**To be done**.
Would you print the material exactly, starting at its first line and ending at the line holding "0 their axis"?

## start

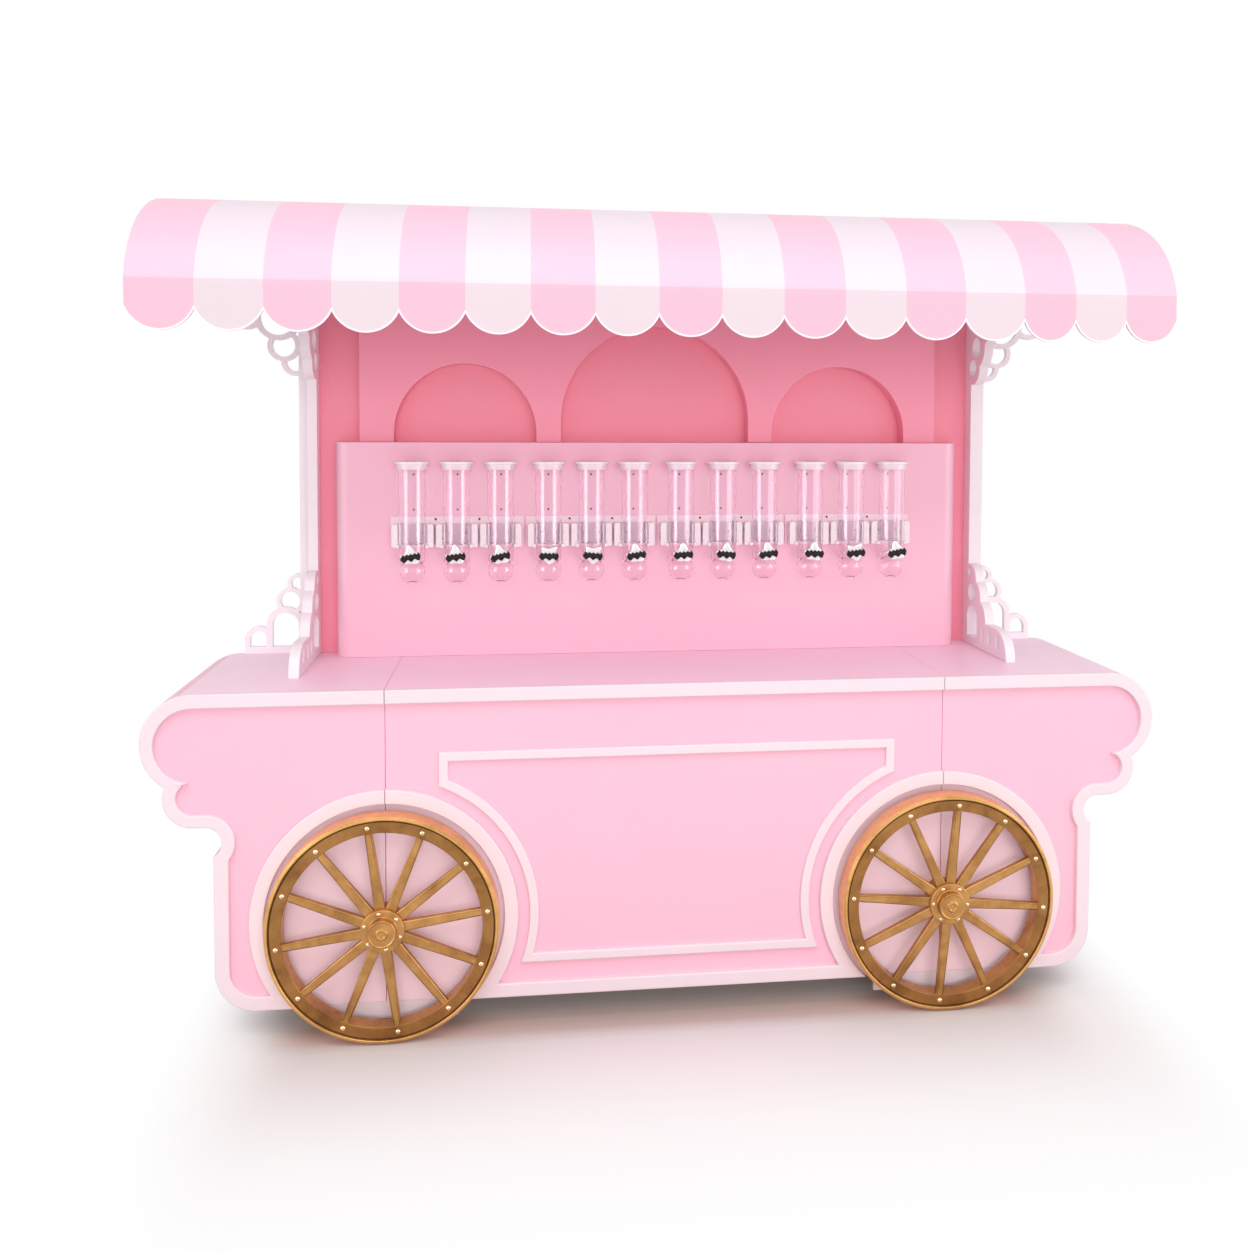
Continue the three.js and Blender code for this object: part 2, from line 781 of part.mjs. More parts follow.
function awning() {
  const frontY = -awningReach;
  const bottom = awningTop - awningCurveRise - valanceDrop;
  const crease = awningTop - awningCurveRise;
  const curve = (inset, from, to) => arc([0, 0], 1, from, to, arcStep / 2).map(([c, s]) => [
    frontY + awningCurveDepth + (awningCurveDepth - inset) * c,
    crease + (awningCurveRise - inset) * s,
  ]);
  const shell = sidePlate([
    [frontY, bottom],
    ...curve(0, Math.PI, Math.PI / 2),
    [counterDepth, awningTop],
    [counterDepth, awningTop - awningThickness],
    ...curve(awningThickness, Math.PI / 2, Math.PI),
    [frontY + awningThickness, bottom],
  ], awningLeft, awningRight);
  const widths = [
    ...Array(wideStripes).fill(wideStripe),
    ...Array(narrowStripes).fill(narrowStripe),
  ];
  const edge = [];
  let x = awningLeft;
  for (const width of widths) {
    const radius = ((width / 2) ** 2 + scallopRise ** 2) / (2 * scallopRise);
    const sweep = Math.asin(width / 2 / radius);
    const middle = [x + width / 2, bottom + radius];
    edge.push(...arc(middle, radius, -Math.PI / 2 - sweep, -Math.PI / 2 + sweep, 2 * sweep / scallopSteps));
    x += width;
  }
  const below = frontPlate([
    [awningLeft - overrun, bottom + scallopRise],
    ...edge,
    [awningRight + overrun, bottom + scallopRise],
    [awningRight + overrun, bottom - overrun],
    [awningLeft - overrun, bottom - overrun],
  ], frontY - overrun, frontY + awningThickness + overrun);
  return shell.subtract(below);
}

addPiece(cart, 'awning', surface(awning()), awningPaint);

// Racks: z = 0 is the tubes' shoulder and y = 0 their axis

const unitPlaces = Array.from(
  { length: unitsPerRack },
  (_, i) => (i - (unitsPerRack - 1) / 2) * unitPitch,
);

function rackJaw(x, side) {
  const inner = tubeRadius + gap;
  const outer = inner + jawWidth;
  const corner = [outer - jawCornerRadius, jawHeight - jawCornerRadius];
  const outline = [
    [inner, -ledgeHeight],
    [outer, -ledgeHeight],
    ...arc(corner, jawCornerRadius, 0, Math.PI / 2, Math.PI / 2),
    [inner, jawHeight],
  ];
  const back = tubeStandoff - gap - rackPlateThickness / 2;
  const jaw = frontPlate(outline.map(([a, z]) => [x + side * a, z]), jawFront, back);
  const reach = [x + side * (tubeRadius - ledgeReach), x + side * (inner + jawWidth / 2)];
  const ledge = box(
    [Math.min(...reach), Math.max(...reach)],
    [-ledgeWidth / 2, ledgeWidth],
    [-ledgeHeight, -gap],
  );
  return jaw.add(ledge);
}

function rack() {
  const back = tubeStandoff - gap;
  const plate = box(
    [-rackLength / 2, rackLength / 2],
    [back - rackPlateThickness, back],
    [-rackPlateBottom, rackPlateTop],
  );
  const jaws = unitPlaces.flatMap(x => [rackJaw(x, -1), rackJaw(x, 1)]);
  return surface(joined([plate, ...jaws]));
}

// Canister: a clear tube on a narrower housing that ends in a globe with an outlet

function canister() {
  const globe = [0, -housingDrop];
  const outletAngle = radius => -Math.acos(outletRadius / radius);
  const profile = [
    ...arc(globe, housingRadius, outletAngle(housingRadius), 0, globeStep),
    [housingRadius, 0],
    [tubeRadius, 0],
    [tubeRadius, tubeLength],
    [boreRadius, tubeLength],
    ...arc(globe, boreRadius, 0, outletAngle(boreRadius), globeStep * 3 / 2),
  ];
  const body = solid(turned(profile, tubeSides).rotateX(Math.PI / 2));
  const hole = frontDisc(
    [0, -knobDrop], spindleRadius + spindleClearance, -tubeRadius - overrun, 0, smallSides,
  );
  return surface(body.subtract(hole));
}

function lid() {
  const seat = tubeLength + gap;
  const inner = tubeRadius + lidClearance;
  const collarEnd = tubeLength - lidCollarDepth;
  return surface(solid(turned([
    [inner, collarEnd],
    [lidCollarRadius, collarEnd],
    [lidCollarRadius, seat],
    [lidRadius, seat],
    [lidRadius, seat + lidThickness],
    [0, seat + lidThickness],
    [0, seat],
    [inner, seat],
  ], tubeSides).rotateX(Math.PI / 2)));
}

// Knob: y = 0 is the tube's axis, and the knob turns about Y

function knob() {
  const collarEnd = -housingRadius - gap;
  const starBack = collarEnd - collarLength;
  const starFront = starBack - knobDepth;
  const pointCount = knobLobes * knobPointsPerLobe;
  const star = Array.from({ length: pointCount }, (_, i) => {
    const angle = 2 * Math.PI * i / pointCount;
    const radius = knobRadius + knobLobeHeight * Math.cos(knobLobes * angle);
    return [radius * Math.sin(angle), radius * Math.cos(angle)];
  });
  const leverFront = starFront - leverDepth;
  const paddleEnd = paddleLength / 2;
  const edge = paddleThickness / 2;
  const vane = [[edge, edge], [paddleRadius, edge], [paddleRadius, -edge]];
  const cross = [0, 1, 2, 3].flatMap(quarter => vane.map(([x, z]) => {
    const turn = -quarter * Math.PI / 2;
    return [x * Math.cos(turn) - z * Math.sin(turn), x * Math.sin(turn) + z * Math.cos(turn)];
  }));
  return surface(joined([
    frontPlate(star, starFront, starBack),
    box(
      [-leverLength / 2, leverLength / 2],
      [leverFront, starFront + leverSink],
      [-leverHeight / 2, leverHeight / 2],
    ),
    frontDisc([0, 0], capRadius, leverFront - capHeight, leverFront + leverSink, smallSides),
    solid(turned([
      [0, starBack - leverSink],
      [collarRadius, starBack - leverSink],
      [collarRadius, collarEnd],
      [spindleRadius, collarEnd],
      [spindleRadius, leverSink - paddleEnd],
      [0, leverSink - paddleEnd],
    ], smallSides)),
    frontPlate(cross, -paddleEnd, paddleEnd),
  ]));
}

let unitNumber = 0;
for (let r = 0; r < rackCount; r += 1) {
  const rackGroup = new THREE.Group();
  rackGroup.position.set((r - (rackCount - 1) / 2) * rackPitch, tubeY, shoulderHeight);
  cart.add(rackGroup);
  addPiece(rackGroup, `rack_${r + 1}`, rack(), rackPlastic);
  for (const x of unitPlaces) {
    unitNumber += 1;
    const label = String(unitNumber).padStart(2, '0');
    const unit = new THREE.Group();
    unit.position.x = x;
    rackGroup.add(unit);
    addPiece(unit, `canister_${label}`, canister(), clearPlastic);
    addPiece(unit, `lid_${label}`, lid(), whitePlastic);
    addPiece(unit, `knob_${label}`, knob(), chrome).position.z = -knobDrop;
  }
}

// The origin moves under the middle of the whole cart, awning included.
cart.position.y = (awningReach - counterDepth) / 2;

export default cart;
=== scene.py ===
# Looks of the candy buffet cart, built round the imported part. Shapes are drawn in
# millimetres like the part, and are brought to metres on the shared frame at the end.

from math import acos, asin, atan2, cos, dist, exp, hypot, pi, radians, sin, sqrt

import bmesh
import bpy
from mathutils import Matrix, Vector
from mathutils.geometry import tessellate_polygon


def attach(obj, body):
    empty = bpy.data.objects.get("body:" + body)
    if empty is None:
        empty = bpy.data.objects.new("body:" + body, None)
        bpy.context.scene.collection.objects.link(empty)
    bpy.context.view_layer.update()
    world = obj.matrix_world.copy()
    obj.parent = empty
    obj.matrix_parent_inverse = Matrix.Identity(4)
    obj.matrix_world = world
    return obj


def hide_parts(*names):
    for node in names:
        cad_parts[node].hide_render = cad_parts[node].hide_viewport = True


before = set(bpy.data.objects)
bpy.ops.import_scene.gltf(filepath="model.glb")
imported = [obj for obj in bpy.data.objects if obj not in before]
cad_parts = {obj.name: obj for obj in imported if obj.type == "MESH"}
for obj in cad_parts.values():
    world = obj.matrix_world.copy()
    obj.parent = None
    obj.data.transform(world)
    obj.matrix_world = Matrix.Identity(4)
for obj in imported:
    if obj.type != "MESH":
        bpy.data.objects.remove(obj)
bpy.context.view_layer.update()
scene = bpy.context.scene

MM = 0.001
JOIN_WITHIN = 2e-6
DRAWING_Y = -109.5  # where the drawing's y = 0 lies in the frame
TURN = 2 * pi
QUARTER = pi / 2
SHARP = 38

# Sizes, as in the part
COUNTER_TOP = 920
COUNTER_BACK = 556
COUNTER_BOTTOM = 78
SEAM = 765
HALF_SEAM = 0.5
WALL = 18
FACE_Y = 18
SHELF = 471
SHELF_BACK = 526
SHELF_END = 1183
TRIM_WIDTH = 38
LOBE_TRIM = 33.5
TRIM_BACK = 17.7
AXLE_Z = 303
ARCH_INNER = 312
ARCH_OUTER = 350
WALL_BOTTOM = 920.3
ROOF = 2180.7
BOARD_BACK = 534.7
BOARD_FRONT = 447
BOARD_TOP = 1563
TUBE_Y = 396
SHOULDER = 1262
KNOB_Z = 1231
POST_X = 1012.7
POST_FRONT = 485
POST_THICK = 29
RACK_PITCH = 399
UNIT_PITCH = 129
UNITS = [(r - 1.5) * RACK_PITCH + (i - 1) * UNIT_PITCH for r in range(4) for i in range(3)]


# ---- Outlines


def arc(centre, radius, start, end, steps):
    cx, cy = centre
    turn = (end - start) / steps
    return [
        (cx + radius * cos(start + turn * i), cy + radius * sin(start + turn * i))
        for i in range(steps + 1)
    ]


def crossing(a, ra, b, rb):
    """Where two circles meet, to the left of the way from a to b."""
    apart = dist(a, b)
    along = (apart**2 + ra**2 - rb**2) / (2 * apart)
    aside = sqrt(max(0, ra**2 - along**2))
    ux, uy = (b[0] - a[0]) / apart, (b[1] - a[1]) / apart
    return (a[0] + ux * along - uy * aside, a[1] + uy * along + ux * aside)


def angle_to(centre, point):
    return atan2(point[1] - centre[1], point[0] - centre[0])


def area(loop):
    return sum(x0 * y1 - x1 * y0 for (x0, y0), (x1, y1) in zip(loop, loop[1:] + loop[:1])) / 2


def turned_way(loop, left):
    return loop if (area(loop) > 0) == left else loop[::-1]


def clean(loop, least=0.02):
    """The loop without the points that all but lie on the next one."""
    return [p for p, q in zip(loop, loop[1:] + loop[:1]) if dist(p, q) > least]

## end

**Expected output**.
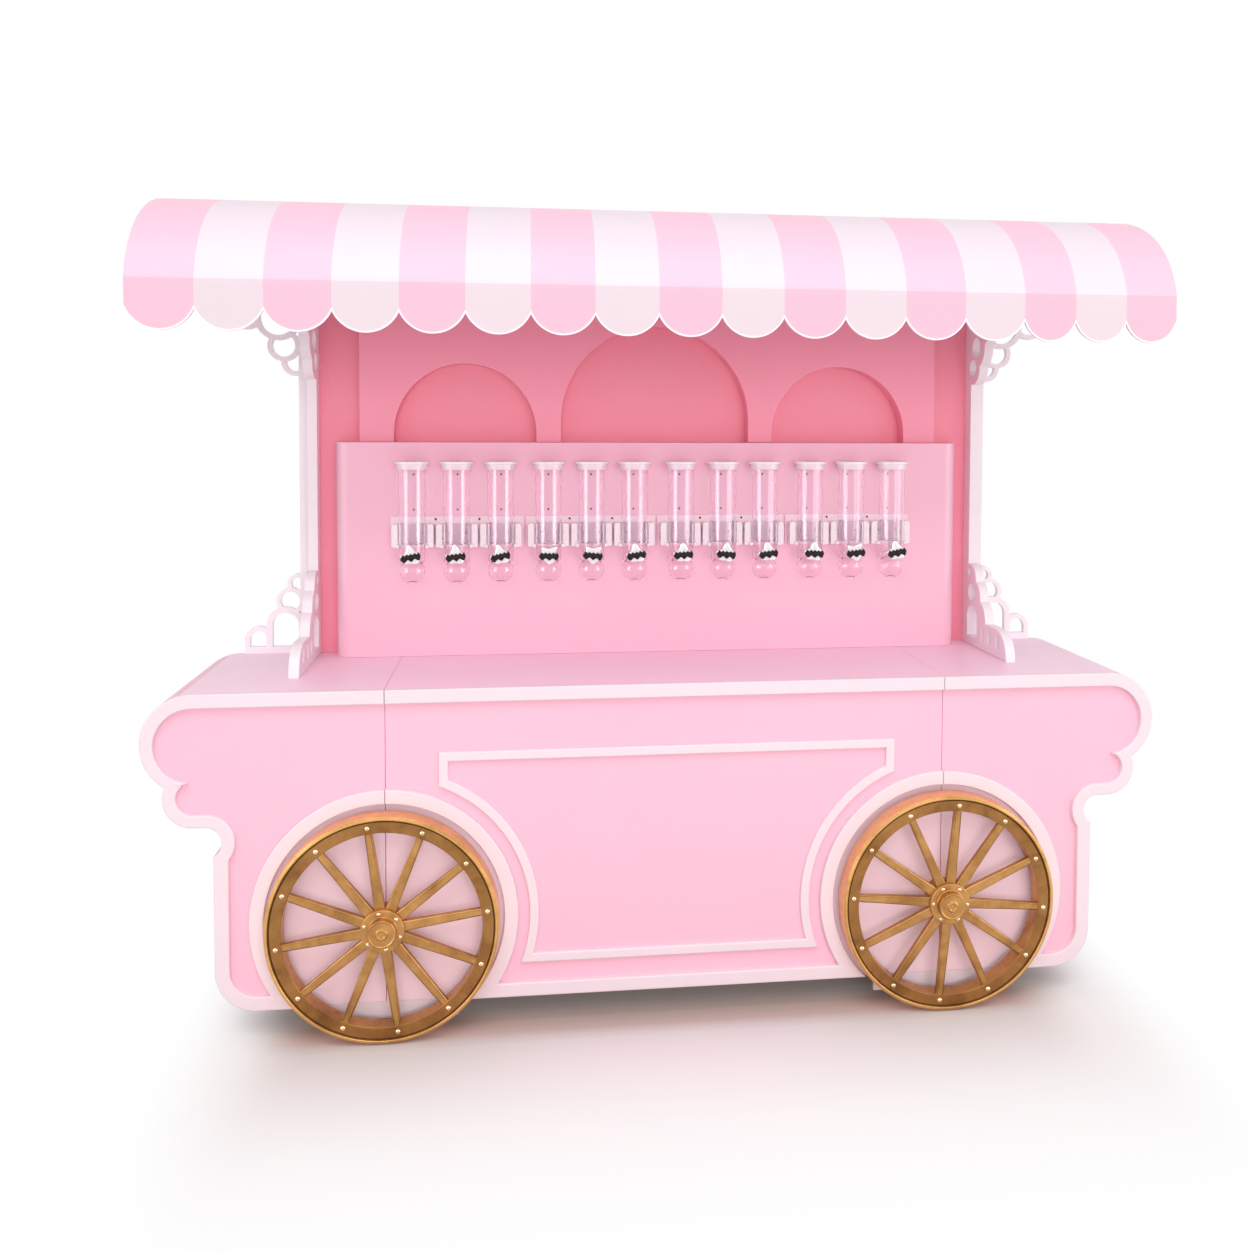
Continue the three.js and Blender code for this object: part 2, from line 781 of part.mjs. More parts follow.
function awning() {
  const frontY = -awningReach;
  const bottom = awningTop - awningCurveRise - valanceDrop;
  const crease = awningTop - awningCurveRise;
  const curve = (inset, from, to) => arc([0, 0], 1, from, to, arcStep / 2).map(([c, s]) => [
    frontY + awningCurveDepth + (awningCurveDepth - inset) * c,
    crease + (awningCurveRise - inset) * s,
  ]);
  const shell = sidePlate([
    [frontY, bottom],
    ...curve(0, Math.PI, Math.PI / 2),
    [counterDepth, awningTop],
    [counterDepth, awningTop - awningThickness],
    ...curve(awningThickness, Math.PI / 2, Math.PI),
    [frontY + awningThickness, bottom],
  ], awningLeft, awningRight);
  const widths = [
    ...Array(wideStripes).fill(wideStripe),
    ...Array(narrowStripes).fill(narrowStripe),
  ];
  const edge = [];
  let x = awningLeft;
  for (const width of widths) {
    const radius = ((width / 2) ** 2 + scallopRise ** 2) / (2 * scallopRise);
    const sweep = Math.asin(width / 2 / radius);
    const middle = [x + width / 2, bottom + radius];
    edge.push(...arc(middle, radius, -Math.PI / 2 - sweep, -Math.PI / 2 + sweep, 2 * sweep / scallopSteps));
    x += width;
  }
  const below = frontPlate([
    [awningLeft - overrun, bottom + scallopRise],
    ...edge,
    [awningRight + overrun, bottom + scallopRise],
    [awningRight + overrun, bottom - overrun],
    [awningLeft - overrun, bottom - overrun],
  ], frontY - overrun, frontY + awningThickness + overrun);
  return shell.subtract(below);
}

addPiece(cart, 'awning', surface(awning()), awningPaint);

// Racks: z = 0 is the tubes' shoulder and y = 0 their axis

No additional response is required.